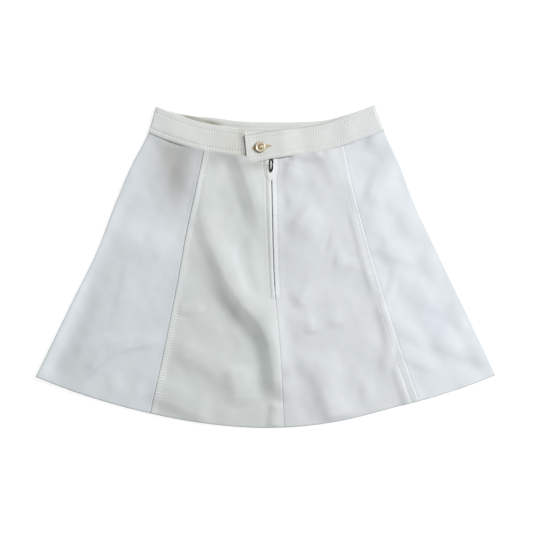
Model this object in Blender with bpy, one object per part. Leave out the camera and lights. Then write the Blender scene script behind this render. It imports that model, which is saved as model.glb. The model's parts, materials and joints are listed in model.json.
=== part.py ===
"""Tennis skirt, laid flat with its zipped back uppermost: one solid for each piece that is cut and sewn.

The skirt is a cone pressed flat, so a place on either layer is given by its angle from the cone's axis
and by its run, the distance down the cloth from the waistband's top edge. The front lies flat at z = 0,
the two side gores wrap round the side folds, and the back lies over the front with its creases raised.
Lengths in the tables are in millimetres and angles in degrees. Everything built is in metres.
"""

from collections import namedtuple

import bmesh
import bpy
import numpy as np

MM = 0.001

# The flattened cone.
TOP_RADIUS = 375.2      # from the cone's apex to the waistband's top edge
SIDE_ANGLE = 24.1       # of the side folds at the hem
BAND_HEIGHT = 38.8
HEM_RUN = 410.2         # from the waistband's top edge to the hem

# Cloth and the loft of the upper layer.
CLOTH = 1.3
BAND_CLOTH = 2.6
LAYER_TOP = 6.4         # height of the upper layer's outer face
BAND_TOP = 7.0
FOLD_REACH = 3.6        # how far the side fold's round edge stands out from the flat layers
GAP = 0.3               # between neighbouring pieces
HEM_TURN = 40.0
WELT_WIDTH = 9.0
WELT_RISE = 0.8
STEP_WIDTH = 0.8        # width of the slope at a change of thickness
PANEL_ROWS = 23         # rows of points down a panel of the upper layer, above its hem

# Back opening.
ZIP_END_RUN = 231.0
SLIT = 1.2
SLIDER_SLIT = 2.1       # extra width of the slit round the slider
PLACKET_WIDTH = 12.0
PLACKET_FREE = 5.0      # the turned-in edge is left thin this far from the slit, over the slider
PLACKET_TURN = 1.0
TAPE = 0.5
TAPE_WIDTH = 12.0
TAPE_DEPTH = 2.6        # from the cloth's outer face to the tape
CHAIN = 1.6
CHAIN_WIDTH = 2.2
TAPE_TOP_RUN = 41.0
TAPE_TAIL = 9.0         # tape below the end of the opening

# Waistband's button tab, which crosses the opening from the right.
TAB_LIFT = 3.1
TAB_FLAT_FROM = 3.0     # angle from which the band has climbed onto its own other end
TAB_CLIMB = 6.0         # angle over which it climbs
TAB_END_TOP = -29.7     # across, from the axis
TAB_END_BOTTOM = -24.4
TAB_DROP = 8.7          # how far the straight tab falls below the curved band at its end
TAB_DROP_FROM = 5.0
TAB_NARROW = 2.8        # height that the tab loses towards its end
TAB_CORNER = 5.0
TAB_CURL = 2.2
TAB_CURL_FROM = -2.0
UNDERLAP_END = 2.0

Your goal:
Extract all lines as given.

Expected answer:
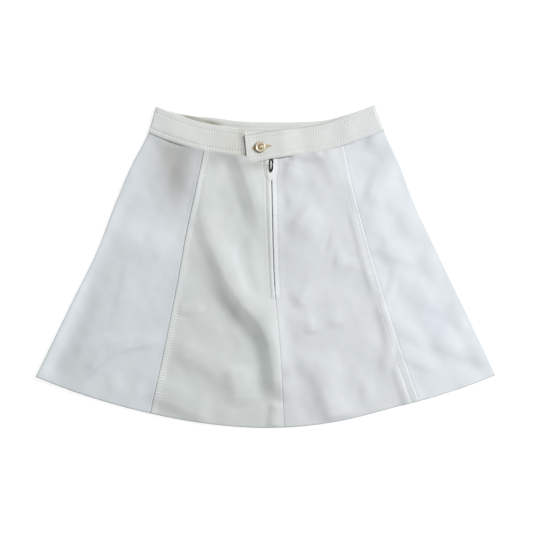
Model this object in Blender with bpy, one object per part. Leave out the camera and lights. Then write the Blender scene script behind this render. It imports that model, which is saved as model.glb. The model's parts, materials and joints are listed in model.json.
=== part.py ===
"""Tennis skirt, laid flat with its zipped back uppermost: one solid for each piece that is cut and sewn.

The skirt is a cone pressed flat, so a place on either layer is given by its angle from the cone's axis
and by its run, the distance down the cloth from the waistband's top edge. The front lies flat at z = 0,
the two side gores wrap round the side folds, and the back lies over the front with its creases raised.
Lengths in the tables are in millimetres and angles in degrees. Everything built is in metres.
"""

from collections import namedtuple

import bmesh
import bpy
import numpy as np

MM = 0.001

# The flattened cone.
TOP_RADIUS = 375.2      # from the cone's apex to the waistband's top edge
SIDE_ANGLE = 24.1       # of the side folds at the hem
BAND_HEIGHT = 38.8
HEM_RUN = 410.2         # from the waistband's top edge to the hem

# Cloth and the loft of the upper layer.
CLOTH = 1.3
BAND_CLOTH = 2.6
LAYER_TOP = 6.4         # height of the upper layer's outer face
BAND_TOP = 7.0
FOLD_REACH = 3.6        # how far the side fold's round edge stands out from the flat layers
GAP = 0.3               # between neighbouring pieces
HEM_TURN = 40.0
WELT_WIDTH = 9.0
WELT_RISE = 0.8
STEP_WIDTH = 0.8        # width of the slope at a change of thickness
PANEL_ROWS = 23         # rows of points down a panel of the upper layer, above its hem

# Back opening.
ZIP_END_RUN = 231.0
SLIT = 1.2
SLIDER_SLIT = 2.1       # extra width of the slit round the slider
PLACKET_WIDTH = 12.0
PLACKET_FREE = 5.0      # the turned-in edge is left thin this far from the slit, over the slider
PLACKET_TURN = 1.0
TAPE = 0.5
TAPE_WIDTH = 12.0
TAPE_DEPTH = 2.6        # from the cloth's outer face to the tape
CHAIN = 1.6
CHAIN_WIDTH = 2.2
TAPE_TOP_RUN = 41.0
TAPE_TAIL = 9.0         # tape below the end of the opening

# Waistband's button tab, which crosses the opening from the right.
TAB_LIFT = 3.1
TAB_FLAT_FROM = 3.0     # angle from which the band has climbed onto its own other end
TAB_CLIMB = 6.0         # angle over which it climbs
TAB_END_TOP = -29.7     # across, from the axis
TAB_END_BOTTOM = -24.4
TAB_DROP = 8.7          # how far the straight tab falls below the curved band at its end
TAB_DROP_FROM = 5.0
TAB_NARROW = 2.8        # height that the tab loses towards its end
TAB_CORNER = 5.0
TAB_CURL = 2.2
TAB_CURL_FROM = -2.0
UNDERLAP_END = 2.0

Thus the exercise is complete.